The United States created its federal government structure at the Constitutional Convention in 1787 with the separation of power in mind. The delegates wanted to make sure that no one person could have too much power. After being controlled by England, young America did not want to be overly regulated by a dictator or tyrant. However, they wanted the government to have enough power to effectively rule the nation.
The delegates made sure this happened by separating the Federal government into three equally powerful parts: the legislative branch, the executive branch, and the judicial branch. Even though these three branches must work together, they have different roles in the governing process. The legislative branch was established by article 1 of the US Constitution to create laws. It is composed of congress and other government agencies. Congress is made up of two elected bodies, the Senate and the House of Representatives.
The main functions of these two groups are to write, debate, and pass bills. Some examples of the bills that congress is responsible for include domestic and international trade laws, tax laws, and declarations of war. The executive branch was established by article 2 of the US Constitution to approve laws and represent the nation. It is made up of the president and his cabinet. Although the president cannot create laws, he plays a key role in the lawmaking process. After congress writes and debates a bill, the president approves the bill making it law.
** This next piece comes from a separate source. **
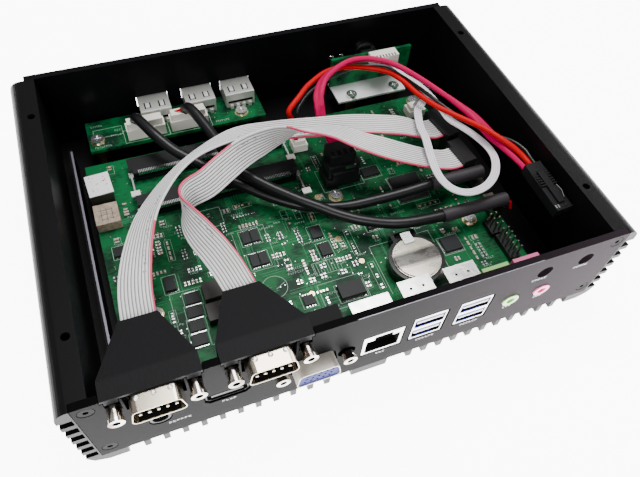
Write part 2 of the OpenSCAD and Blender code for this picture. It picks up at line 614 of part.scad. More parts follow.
// [x, y, width, depth, height] of each chip, by its middle
chips = [[-57.7, -33, 5.6, 4.8, 1.1], [-58.3, -39, 5.6, 4.8, 1.1],
    [-58.8, -45, 5.6, 4.8, 1.1], [-59.3, -51, 5.6, 4.8, 1.1],
    [-29.9, -12, 3.4, 6, 1.1], [-26.1, -12, 3.4, 6, 1.1],
    [-29.8, -24, 3.4, 6, 1.1], [-26, -24, 3.4, 6, 1.1],
    [-1.2, -18.6, 4.6, 6, 1.2], [-0.4, -28, 4.6, 6, 1.2],
    [51.5, -42.5, 8, 7, 1.4], [2.3, -49.8, 10.4, 6.4, 2.2],
    [-15.2, -48.5, 4.4, 4.4, 0.9], [-79.6, -2.5, 5, 4.6, 1.1],
    [-73.4, -2, 5, 4.6, 1.1], [-77, -14, 4.4, 3.6, 1],
    [-64.5, -24, 4, 6.6, 1.4], [48, -8, 14, 14, 1.4], [35, 6, 8, 5, 1.2],
    [24, -22, 6, 5, 1.2]];
module board_chips() color([0.13, 0.13, 0.14]) for (c = chips)
    span([c[0] - c[2] / 2, c[1] - c[3] / 2, top_z], [c[0] + c[2] / 2, c[1] + c[3] / 2, top_z + c[4]]);

// A two-row pin header: black base with square pins
module pin_header(x, y, rows) {
    color([0.1, 0.1, 0.1]) span([x - 2.5, y - rows * 1.27, top_z], [x + 2.5, y + rows * 1.27, top_z + 2.5]);
    color([0.85, 0.8, 0.6]) for (k = [0:rows - 1], s = [-1, 1])
        translate([x + s * 1.27 - 0.3, y - rows * 1.27 + 2.54 * k + 0.97, top_z + 2.5])
            cube([0.6, 0.6, 6]);
}

module pin_headers() {
    pin_header(73.6, -52, 5);
    pin_header(72.6, -41, 3);
    color([0.1, 0.1, 0.1]) for (p = socket_at)
        span([p[0] - 3, p[1] - 6, top_z], [p[0] + 3, p[1] + 6, 25]);
    color([0.1, 0.1, 0.1]) for (y = [-16.5, -31]) span([75, y - 5, top_z], [80, y + 5, top_z + 5.5]);
}

// ---------- leads and what is on them ----------
module serial_hood(x, x_end) color([0.12, 0.12, 0.13]) {
    hull() {
        span([x - 15.5, flange_y + 3.6, serial_z - 6.1], [x + 15.5, flange_y + 4.6, serial_z + 5.4]);
        span([x_end - 6.6, -50, serial_z - 6], [x_end + 6.6, -49, serial_z + 0.6]);
    }
    notch_tape(x, 31, serial_z + 4.6);
    for (s = [-1, 1]) notch_tape(x + s * jack_span / 2, 4.2, serial_z + 2.5);
    difference() {
        span([x - 15.5, flange_y + 0.82, serial_z - 6.1], [x + 15.5, flange_y + 3.8, serial_z + 5.9]);
        plate_y(flange_y, flange_y + 3.5) translate([x, serial_z]) {
            polygon(d_outline(17.8, 8.9, 2));
            for (s = [-1, 1]) translate([s * jack_span / 2, 0]) circle(r = 1.9);
        }
    }
}
// Tape over the panel's open-topped notches, above the shell and jackscrews
module notch_tape(x, w, low) {
    span([x - w / 2, front + 0.1, low], [x + w / 2, flange_y - 0.15, serial_z + 5.9]);
    span([x - w / 2, front + 0.1, serial_z + 5.3], [x + w / 2, flange_y + 1.5, serial_z + 5.9]);
}
module serial_hood_1() serial_hood(serial_x[0], -77.2);
module serial_hood_2() serial_hood(serial_x[1], -41.8);

module ribbon_cable_1() color([0.84, 0.83, 0.82])
    sweep(ribbon_1_route, flat_section(ribbon_w, ribbon_t));
module ribbon_cable_2() color([0.84, 0.83, 0.82])
    sweep(ribbon_2_route, flat_section(ribbon_w, ribbon_t));
module port_cable_1() color([0.1, 0.1, 0.1]) sweep(port_cable_1_route, round_section(port_cable_d));
module port_cable_2() color([0.1, 0.1, 0.1]) sweep(port_cable_2_route, round_section(port_cable_d));
module drive_data_cable() color([0.88, 0.15, 0.35])
    sweep(data_route, flat_section(data_cable_w, data_cable_t));
module power_wire_red() color([0.9, 0.2, 0.16]) sweep(red_route, round_section(red_wire_d));
module power_wire_black() color([0.1, 0.1, 0.1]) sweep(black_route, round_section(black_wire_d));
module button_cable() color([0.94, 0.92, 0.95])
    sweep(button_route, flat_section(button_cable_w, button_cable_t));

module cable_sleeves() color([0.14, 0.13, 0.14]) for (s = sleeve_at)
    translate([s[0], s[2], s[3]]) rotate([0, 90, 0]) cylinder(h = s[1] - s[0], r = sleeve_r);

module ribbon_sockets() color([0.12, 0.12, 0.12]) for (p = socket_at)
    translate([p[0], p[1], 28]) rotate([0, 0, p[2]]) cube([6.4, p[3], 5.6], center = true);

module combo_plug() color([0.09, 0.09, 0.1]) translate([90.7, -42.2, 38.2])
    rotate([6, 0, 3]) {
        cube([7.6, 24, 4.8], center = true);
        translate([0, -1, 2.8]) cube([3, 16, 1.2], center = true);
    }

heatsink_body();
front_panel();
rear_panel();
panel_screws();
main_board();
board_standoffs();
board_screws();
processor();
heat_block();
memory_socket_1();
memory_socket_2();
memory_latch_1_left();
memory_latch_1_right();
memory_latch_2_left();
memory_latch_2_right();
battery_holder();
battery_clip();
coin_cell();
serial_port_1();
serial_port_2();
serial_inserts();
jackscrews();
video_port();
video_insert();
display_socket();
dc_jack();
network_port();
data_port_1();
data_port_2();
port_tongues();
audio_jack_green();
audio_jack_pink();
rear_port_board();
rear_port_1();
rear_port_2();
rear_port_3();
wafer_headers();
wafer_plugs();
button_board();
button_bracket();
power_button();
power_switch();
drive_socket();
drive_plug();
inductors();
board_chips();
pin_headers();
serial_hood_1();
serial_hood_2();
ribbon_cable_1();
ribbon_cable_2();
port_cable_1();
port_cable_2();
cable_sleeves();
drive_data_cable();
power_wire_red();
power_wire_black();
button_cable();
ribbon_sockets();
combo_plug();
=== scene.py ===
import math
import random

import bpy
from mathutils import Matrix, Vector


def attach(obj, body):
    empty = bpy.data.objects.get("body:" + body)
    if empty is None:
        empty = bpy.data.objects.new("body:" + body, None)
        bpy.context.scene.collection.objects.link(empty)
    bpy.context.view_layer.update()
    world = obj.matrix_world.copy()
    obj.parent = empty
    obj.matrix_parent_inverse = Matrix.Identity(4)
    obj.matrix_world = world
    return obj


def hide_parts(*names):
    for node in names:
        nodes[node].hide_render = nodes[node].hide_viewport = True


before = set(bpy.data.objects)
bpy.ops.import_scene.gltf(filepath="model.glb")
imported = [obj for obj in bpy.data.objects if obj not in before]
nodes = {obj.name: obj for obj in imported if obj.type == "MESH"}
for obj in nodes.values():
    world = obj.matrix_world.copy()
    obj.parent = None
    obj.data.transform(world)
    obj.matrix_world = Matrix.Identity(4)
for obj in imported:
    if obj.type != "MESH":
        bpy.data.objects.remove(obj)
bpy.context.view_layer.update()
rng = random.Random(11)

# ---------- places shared by the sections below, in millimetres ----------
MM = 0.001
TOP = 16.0  # top face of the main board
REAR_TOP = 19.7  # top face of the rear port board
RIM_Z = 47.5
PANEL_Y = -77.0  # outer face of the front panel
PRINT = 0.03  # thickness of printed marks
ROUTE_STEPS = 7  # points made between two stated points of a lead
RIBBON_W = 12
PORT_CABLE_D = 4.7
DATA_CABLE_W = 4.6
RED_WIRE_D = 2.4
BLACK_WIRE_D = 1.6
BUTTON_CABLE_W = 3.6
SERIAL_X = (-77.44, -40.7)
DATA_X = (21.2, 40.5)
DATA_Z = (17, 24.6)  # floors of the two openings in a data port
DATA_HALF = 6.1  # half the width of such an opening
LAN_X = (-4, 9.4)
PORT_BACK_Y = -64.7
REAR_PORT_X = (-49.5, -28.5, -9.5)
SCREW_AT = ((-72.6, -35.3), (14.7, -2.2), (76, 44), (66, -33))
REAR_SCREW_AT = ((-78.2, 59.3), (-10.6, 58.4))

# ---------- camera ----------
cam_data = bpy.data.cameras.new("camera")
cam_data.lens = 33.52
cam_data.sensor_width = 36
cam_data.clip_start = 0.01
cam = bpy.data.objects.new("camera", cam_data)
bpy.context.scene.collection.objects.link(cam)
cam.location = (-0.06458, -0.15455, 0.22035)
cam.rotation_euler = (0.62242, -0.06056, -0.36653)
bpy.context.scene.camera = cam


# ---------- materials ----------
def shader(m):
    return m.node_tree.nodes["Principled BSDF"]


def new_material(name, rgb, rough, metal=0.0, specular=0.5):
    m = bpy.data.materials.new(name)
    m.use_nodes = True
    b = shader(m)
    b.inputs["Base Color"].default_value = (*rgb, 1)
    b.inputs["Roughness"].default_value = rough
    b.inputs["Metallic"].default_value = metal
    b.inputs["Specular IOR Level"].default_value = specular
    return m


def node_of(m, kind, **inputs):
    n = m.node_tree.nodes.new(kind)
    for key, value in inputs.items():
        n.inputs[key.replace("_", " ")].default_value = value
    return n


def link(m, a, out, b, into):
    m.node_tree.links.new(a.outputs[out], b.inputs[into])


def noise(m, scale, detail=3.0, stretch=(1, 1, 1)):
    coord = node_of(m, "ShaderNodeTexCoord")
    mapping = node_of(m, "ShaderNodeMapping", Scale=stretch)
    link(m, coord, "Object", mapping, "Vector")
    n = node_of(m, "ShaderNodeTexNoise", Scale=scale, Detail=detail)
    link(m, mapping, "Vector", n, "Vector")
    return n


def grain(m, scale, strength, distance=0.0001):
    n = noise(m, scale)
    bump = node_of(m, "ShaderNodeBump", Strength=strength, Distance=distance)
    link(m, n, "Fac", bump, "Height")
    link(m, bump, "Normal", shader(m), "Normal")
    return m


def colour_ramp(m, low, high):
    ramp = node_of(m, "ShaderNodeValToRGB")
    ramp.color_ramp.elements[0].color = (*low, 1)
    ramp.color_ramp.elements[1].color = (*high, 1)
    return ramp


def place_range(m, axis, low, high):
    """0 to 1 between two places along one axis of the object, in metres."""
    split = node_of(m, "ShaderNodeSeparateXYZ")
    link(m, node_of(m, "ShaderNodeTexCoord"), "Object", split, "Vector")
    remap = node_of(m, "ShaderNodeMapRange", From_Min=low, From_Max=high)
    link(m, split, axis, remap, "Value")
    return remap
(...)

He also has the power to veto a bill. When this happens it is unlikely that this bill will ever become law. However, congress can overturn his veto if two thirds of congress is in in favor of this. The president also serves as the head of state. He meets with leaders of other countries and negotiates treaties with them; although, congress must approve these treaties. Additionally, he is the commander in chief and can authorize troops. The cabinet is composed of the vice president, advisors, and heads of government departments.
The cabinet informs the president of important matters that affect the Unites States and advises him on these matters. The legislative branch was established by article 3 of the US Constitution. This branch is made up of all of the courts and headed by the Supreme Court. The Supreme Court is composed of nine justices that are appointed by the president and approved by congress. It is responsible for determining the meaning of laws, safeguarding that laws are applied correctly, and making sure that laws follow the US Constitution.
Once the Supreme Court makes a decision it can only be overturned by another Supreme Court decision or by changing the constitution. The separation of power creates checks and balances between the three branches of the federal government, which keeps each body from becoming too powerful. They must instead work together to create, enact, and enforce the nation’s laws. With these three branches, the founding fathers established a way to ensure governmental control without creating an opportunity for tyranny.